Why 28 Days?
28 days is not an arbitrary number. It's the realistic timeline for a properly executed e-commerce launch — from a validated product idea to a first real sale — when every step is done correctly and without shortcuts.
Some businesses hit their first sale in 7–10 days. Others take 45 days. The variables: product-market fit, ad creative quality, store conversion rate, and budget. 28 days is our average across 79+ business launches.
Week 1: Research & Foundation
Days 1–3: Product validation, market research, competitor analysis. We're answering: Is there demand? Who are the buyers? What price point works? What are competitors doing well and poorly?
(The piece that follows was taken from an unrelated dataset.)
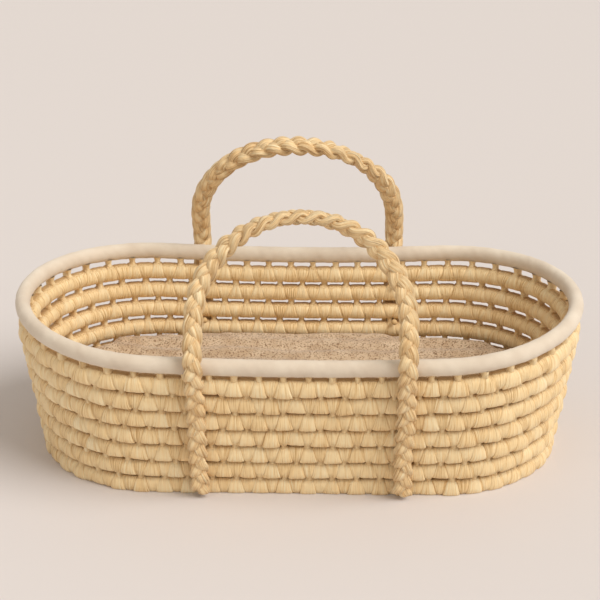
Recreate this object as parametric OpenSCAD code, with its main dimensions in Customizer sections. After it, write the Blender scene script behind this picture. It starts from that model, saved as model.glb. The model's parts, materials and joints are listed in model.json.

Days 4–7: Business plan, pricing strategy, supplier shortlist, domain registration. The foundation that prevents expensive mistakes later.
Week 2: Build
Days 8–14: Store development, product photography direction, copywriting, payment setup, shipping configuration. This week is the highest intensity — every detail of the store gets scrutinized for conversion optimization.
The most common mistake here: launching a store that looks good but loads slowly. Page load time under 3 seconds is non-negotiable for USA/UK/AU markets.
Week 3: Brand & Prepare
Days 15–21: Logo & brand kit finalization, social media pages setup, ad creative production, Facebook Pixel + Conversions API configuration, pre-launch checklist completion.
The pre-launch checklist is often overlooked but critical: checkout flow tested, all payment methods verified, shipping rates configured correctly, policy pages published, email notifications working.
Week 4: Launch & First Sale
Days 22–28: Ad campaigns go live. We start with a testing phase ($20–30/day), evaluate creative performance at day 3, optimize or kill underperforming ads, and scale the winner. Most stores see their first sale between days 22–28.
The first sale is a data point, not a milestone to celebrate too early. The real work — optimization, scaling, and building a repeat customer base — starts after sale #1.